The reason I care so much about the focusing lens in flashlights is that it can actually be used to produce incredible light patterns. If you have explored using everyday objects as light modifiers, you may have discovered the joy of aluminum foil. While using grids can be one way to get beautiful reflections from foil, a much better way to get them is by using optically-focused light.
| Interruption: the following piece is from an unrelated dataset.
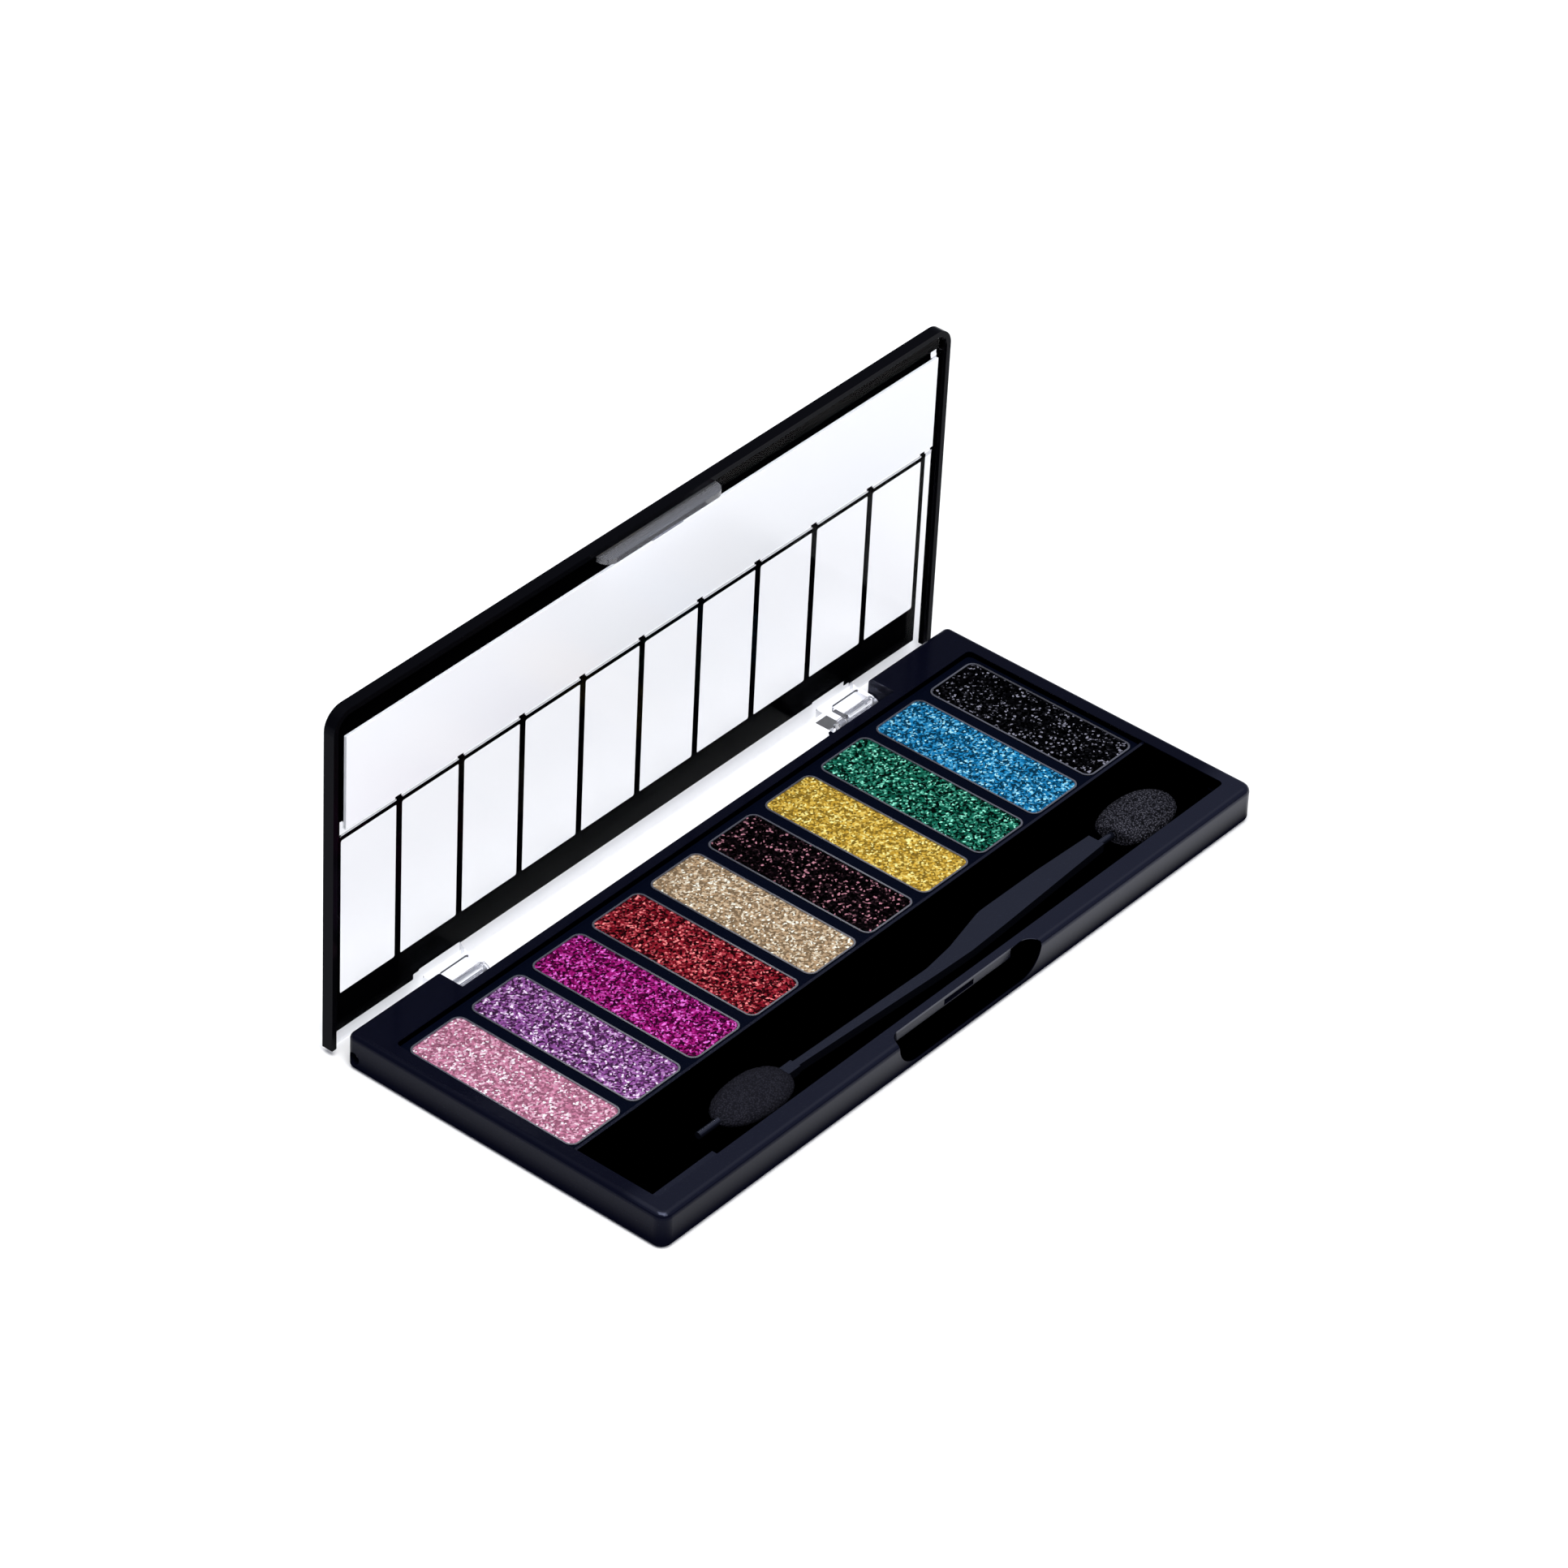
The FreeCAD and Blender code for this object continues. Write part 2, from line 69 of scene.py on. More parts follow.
# Studio: each lamp's azimuth and elevation in degrees, distance, size and power. The dome is grey
# up to the first height and white from the second, with 0 at the horizon and 1 overhead
LAMPS = {
    "lamp_over": (-60, 75, 1.6, 1.2, 24.0),
    "lamp_front": (-20, 50, 1.8, 1.0, 12.0),
}
DOME_HEIGHTS = (0.66, 0.85)
DOME_STRENGTH = 0.9
FLOOR_HALF_WIDTH = 6.0
FLOOR_DROP = 0.05 * MM
FLOOR_ROUGHNESS = 0.9

# Places inside the base that no box of the frame gives, most of them a little past the real face:
# from its left, front and bottom faces
STEP_RIGHT = 21.3 * MM
STEP_REAR = 7.7 * MM
STEP_TOP = 4.5 * MM
TROUGH_FRONT = 4.3 * MM
RECESS_REAR = 3.6 * MM
# Top of the painted shade in the thumb recess, from the bottom face
RECESS_SHADE_TOP = 5.3 * MM
# From its middle, to the ends of the thumb recess and of the flat of its floor
RECESS_HALF_LENGTH = 19.5 * MM
RECESS_FLAT_HALF_LENGTH = 14.2 * MM
# Forward from the pan frame, and down from the base's top
DIVIDER_FRONT = 0.65 * MM
DIVIDER_REAR = 0.05 * MM
DIVIDER_DROP = 0.4 * MM
# The boxes of painted shade stop this far inside the base's outer faces and this far short of the
# tops of the step and the divider, and they reach this far past the pan frame
FACE_MARGIN = 0.15 * MM
# Points no further than this below the base's top are on its top face
TOP_FACE_MARGIN = 0.02 * MM

# Base: roughness, least roughness where shade is painted, and specular level of its full gloss
BASE_ROUGHNESS = 0.16
DARK_ROUGHNESS = 0.7
BASE_LEVEL = 0.5
# Its gloss, dimmed as painted shade: up the walls, darker towards the bottom; along the walls and
# the rim, from the left end to a share of the way from the middle to the right end; and across the
# rim, backwards from the trough's front
WALL_FADE_HEIGHTS = (1.0 * MM, 6.5 * MM)
WALL_GLOSS_UP = (0.0, 0.5)
WALL_GLOSS_ALONG = (0.3, 1.0)
RIM_GLOSS_ALONG = (0.7, 1.05)
FULL_GLOSS_FROM = 0.5
RIM_GLOSS_ACROSS = (1.0, 0.12)
RIM_FADE_WIDTH = 7 * MM
# Least gloss on the divider's top, a painted highlight along it
DIVIDER_GLOSS = 0.8

# Black mouldings: roughness and specular level, and the shares of the roughness it varies between
HANDLE_ROUGHNESS = 0.14
HANDLE_LEVEL = 0.65
RIM_ROUGHNESS = 0.14
RIM_LEVEL = 0.03
GLOSS_SPREAD = (0.7, 1.4)
GLOSS_CLOUD = 9 * MM
GLOSS_RIPPLE = 1.4 * MM
GLOSS_RIPPLE_DEPTH = 0.002 * MM

# Pan frame, print and mirror
FRAME_LEVEL = 0.01
FRAME_ROUGHNESS = (0.3, 0.5)
FRAME_CLOUD = 6 * MM
FRAME_GRAIN = 0.25 * MM
FRAME_GRAIN_DEPTH = 0.003 * MM
PRINT_LEVEL = 0.03
PRINT_ROUGHNESS = (0.25, 0.45)
PRINT_MOTTLE = 0.5 * MM
PRINT_GRAIN = 0.3 * MM
PRINT_GRAIN_DEPTH = 0.002 * MM
MIRROR_LEVEL = 0.4
MIRROR_ROUGHNESS = (0.12, 0.2)
MIRROR_CLOUD = 30 * MM

# Metals
TIN_ROUGHNESS = 0.28
STEEL_ROUGHNESS = 0.3
METAL_SPREAD = (0.7, 1.3)
METAL_GRAIN = 0.15 * MM
METAL_GRAIN_DEPTH = 0.002 * MM

# Glue and tape: roughness and mottle, and how far tone and roughness vary
GLUE_ROUGHNESS = 0.6
GLUE_MOTTLE = 1.5 * MM
TAPE_ROUGHNESS = 0.8
TAPE_MOTTLE = 0.8 * MM
PLAIN_DARK_SHARE = 0.85
PLAIN_STOPS = (0.35, 0.65)
PLAIN_SPREAD = (0.9, 1.1)

# Clear lid: refractive index of the tongue and knuckles, of the bezel and of the panel. The last
# two are lower than in real plastic, which would put white reflections over the print and bend
# the printed line behind the bezel
TONGUE_IOR = 1.47
BEZEL_IOR = 1.01
PANEL_IOR = 1.08
TONGUE_TRANSMISSION = 0.955
CLEAR_ROUGHNESS = 0.02
# The bezel starts this far in front of the lid's rim, and the panel this far behind the mirror
BEZEL_MARGIN = 0.05 * MM
PANEL_MARGIN = 0.1 * MM

# Powder shades: slot word, body colour, colour of the brightest flakes, a painted glint over the
# flakes' own colour (both as display colours, 0 to 255), how light the gaps are against the body, as
# painted shade between the flakes, and how rare the bright flakes are
SHADES = {
    "shade_01": ("rose", (205, 128, 160), (255, 250, 255), 0.7, 1.0),
    "shade_02": ("violet", (140, 75, 150), (250, 230, 255), 0.4, 1.2),
    "shade_03": ("magenta", (150, 15, 105), (240, 120, 225), 0.3, 1.0),
    "shade_04": ("red", (130, 20, 35), (255, 145, 145), 0.2, 1.2),
    "shade_05": ("champagne", (185, 155, 120), (255, 255, 240), 0.65, 1.0),
    "shade_06": ("black_rose", (10, 5, 8), (190, 130, 145), 0.0, 2.8),
    "shade_07": ("gold", (210, 168, 60), (255, 245, 160), 0.6, 1.0),
    "shade_08": ("emerald", (15, 95, 75), (150, 245, 215), 0.1, 1.3),
    "shade_09": ("blue", (20, 122, 180), (175, 238, 255), 0.4, 1.2),
    "shade_10": ("black_silver", (4, 4, 6), (140, 140, 155), 0.0, 3.2),
}
# Places on the ramp, with the share of the way from the gaps' painted shade to the body and from the
# body to the bright flakes' painted glint
GAP_SHADE_STOPS = ((0.22, 0.0), (0.41, 0.5), (0.6, 1.0))
SPARKLE_STOPS = ((0.77, 0.25), (0.9, 0.6), (0.97, 1.0))
# How much brighter than its own colour an upward face shows in this studio
LIGHT_ON_TOPS = 1.36

# Cakes: the mesh's flakes, whose points wander by a share of their size
CAKE_CORNER_R = 1.45 * MM
FLAKE_SIZE = 0.39 * MM
FLAKE_LIFT = 0.05 * MM
FLAKE_WANDER = 0.33
SAME_POINT = FLAKE_SIZE * 0.05
SLIVER = FLAKE_SIZE * 0.02
FIRST_CAKE_SEED = 100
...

Since we’re working with direct reflections with aluminum foil in this particular case, we will want to maximize the amount of them in order to create our desired effect. That’s why a flashlight is ideal for this: it will direct the light forwards and make sure that a narrow, directed beam hits the foil. Here is how this looks:

While not shot on an iPhone, this image is a perfect demonstration of the patterns a flashlight can create.

Gel Patterns

Another reason to use flashlights for your photography is because of the patterns you can create with gels. Again, being an optically focused beam it will be fairly easy to create fine patterns because of the light that travels in one direction. Working with gels may seem complicated at first, but I can assure you that it is actually fairly intuitive in this application.

What I’m talking about is creating line patterns with gels, for example, like in the picture below:

The way I created this image was by covering part of the light with a color gel and then I used barn doors to reduce the light spread and light the model with a small strip of light. You can use cinefoil or simple black paper to achieve the same effect.

Another idea would be to stack pieces of stained glass together and shine a beam through them. While I haven’t done this myself this time, I think this will work because stained glass interacts with light in a similar way to colored gels.

Focusing the Beam and Using Barndoors

Lastly, you can also use flashlights to focus beams and create interesting spots on your overall image. As you can see in the image below, I focused the beam around the model’s face which added an extra dimension to the image.

In a different image, I used the flood function to create a more even light spread on the model. Another use for the flood function is that it creates a sharp circle. Should you place barn doors or simply black paper in front of your flashlight, it will act as a gobo. In fact, you can even place an actual gobo mask.

A Word on Image-Capturing Devices and Phones

I did this photoshoot with the default camera app on my phone, almost on auto mode. The images have not been retouched, only color-adjusted to fit my liking. The point is anyone with a phone has a camera now, and for those looking to get a little more creative with them, it is important to understand that you can use any light source to shoot some creative images. Heck, you can even use your sunglasses!

Naturally, there will be some limitations including the image quality, the default cropping, the file size, or the ability to bring back overexposed or underexposed images, but there is still an impressive amount of work that can be captured using nothing but a smartphone and some good light.